§ **PROBLEM TO WORK ON**
Exactly reproduce each line of the listing that follows.

═══

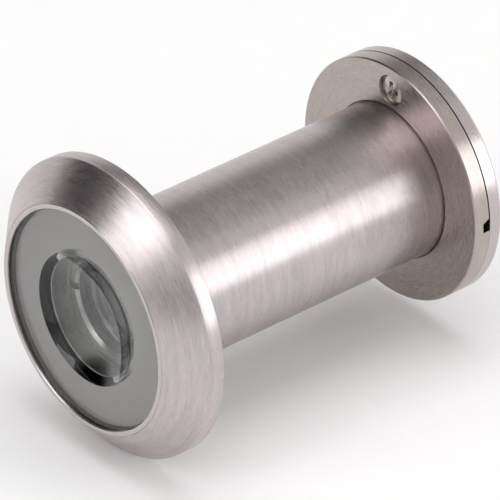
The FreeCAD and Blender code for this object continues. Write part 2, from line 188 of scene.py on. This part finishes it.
def brushed_metal(name, bright, dull, smooth, rough, streaks_per_mm=8.0, bump=0.2):
    """Satin metal brushed round the axis: short fine scratches, cloudy wear, and faint handling marks."""
    material, tree, shader, place = new_material(name)
    round_place, along = round_the_axis(tree, place, 1.5)
    scratch = noise(tree, round_place, streaks_per_mm, 3.0, maths(tree, "MULTIPLY", along, streaks_per_mm))
    bands_per_mm = streaks_per_mm / 6
    band = noise(tree, round_place, bands_per_mm, 2.0, maths(tree, "MULTIPLY", along, bands_per_mm))
    cloud = noise(tree, place, 60.0, 2.0)
    marks = noise(tree, place, 900.0, 2.0)
    tone = maths(tree, "ADD", maths(tree, "MULTIPLY", scratch, 0.6), maths(tree, "MULTIPLY", band, 0.25))
    tone = maths(tree, "ADD", tone, maths(tree, "MULTIPLY", cloud, 0.15))
    tree.links.new(blended(tree, spread(tree, tone, 0.0, 1.0, 0.36, 0.64), dull, bright),
                   shader.inputs["Base Color"])
    polish = maths(tree, "ADD", maths(tree, "MULTIPLY", scratch, 0.85), maths(tree, "MULTIPLY", marks, 0.15))
    tree.links.new(spread(tree, polish, smooth, rough, 0.35, 0.65), shader.inputs["Roughness"])
    shader.inputs["Metallic"].default_value = 1.0
    shader.inputs["Anisotropic"].default_value = 0.6
    shader.inputs["Anisotropic Rotation"].default_value = QUARTER_TURN
    tangent = tree.nodes.new("ShaderNodeTangent")
    tangent.direction_type = "RADIAL"
    tangent.axis = "Y"
    tree.links.new(tangent.outputs[0], shader.inputs["Tangent"])
    relief = tree.nodes.new("ShaderNodeBump")
    relief.inputs["Strength"].default_value = bump
    relief.inputs["Distance"].default_value = SCRATCH_DEPTH
    tree.links.new(scratch, relief.inputs["Height"])
    tree.links.new(relief.outputs[0], shader.inputs["Normal"])
    return material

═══

§ **COMPLETED TASK**
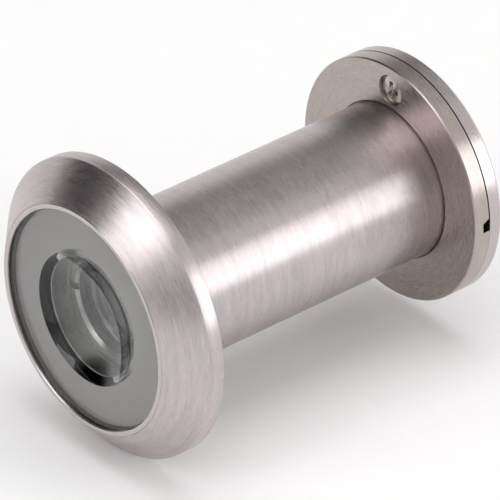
The FreeCAD and Blender code for this object continues. Write part 2, from line 188 of scene.py on. This part finishes it.
def brushed_metal(name, bright, dull, smooth, rough, streaks_per_mm=8.0, bump=0.2):
    """Satin metal brushed round the axis: short fine scratches, cloudy wear, and faint handling marks."""
    material, tree, shader, place = new_material(name)
    round_place, along = round_the_axis(tree, place, 1.5)
    scratch = noise(tree, round_place, streaks_per_mm, 3.0, maths(tree, "MULTIPLY", along, streaks_per_mm))
    bands_per_mm = streaks_per_mm / 6
    band = noise(tree, round_place, bands_per_mm, 2.0, maths(tree, "MULTIPLY", along, bands_per_mm))
    cloud = noise(tree, place, 60.0, 2.0)
    marks = noise(tree, place, 900.0, 2.0)
    tone = maths(tree, "ADD", maths(tree, "MULTIPLY", scratch, 0.6), maths(tree, "MULTIPLY", band, 0.25))
    tone = maths(tree, "ADD", tone, maths(tree, "MULTIPLY", cloud, 0.15))
    tree.links.new(blended(tree, spread(tree, tone, 0.0, 1.0, 0.36, 0.64), dull, bright),
                   shader.inputs["Base Color"])
    polish = maths(tree, "ADD", maths(tree, "MULTIPLY", scratch, 0.85), maths(tree, "MULTIPLY", marks, 0.15))
    tree.links.new(spread(tree, polish, smooth, rough, 0.35, 0.65), shader.inputs["Roughness"])
    shader.inputs["Metallic"].default_value = 1.0
    shader.inputs["Anisotropic"].default_value = 0.6
    shader.inputs["Anisotropic Rotation"].default_value = QUARTER_TURN
    tangent = tree.nodes.new("ShaderNodeTangent")
    tangent.direction_type = "RADIAL"
    tangent.axis = "Y"
    tree.links.new(tangent.outputs[0], shader.inputs["Tangent"])
    relief = tree.nodes.new("ShaderNodeBump")
    relief.inputs["Strength"].default_value = bump
    relief.inputs["Distance"].default_value = SCRATCH_DEPTH
    tree.links.new(scratch, relief.inputs["Height"])
    tree.links.new(relief.outputs[0], shader.inputs["Normal"])
    return material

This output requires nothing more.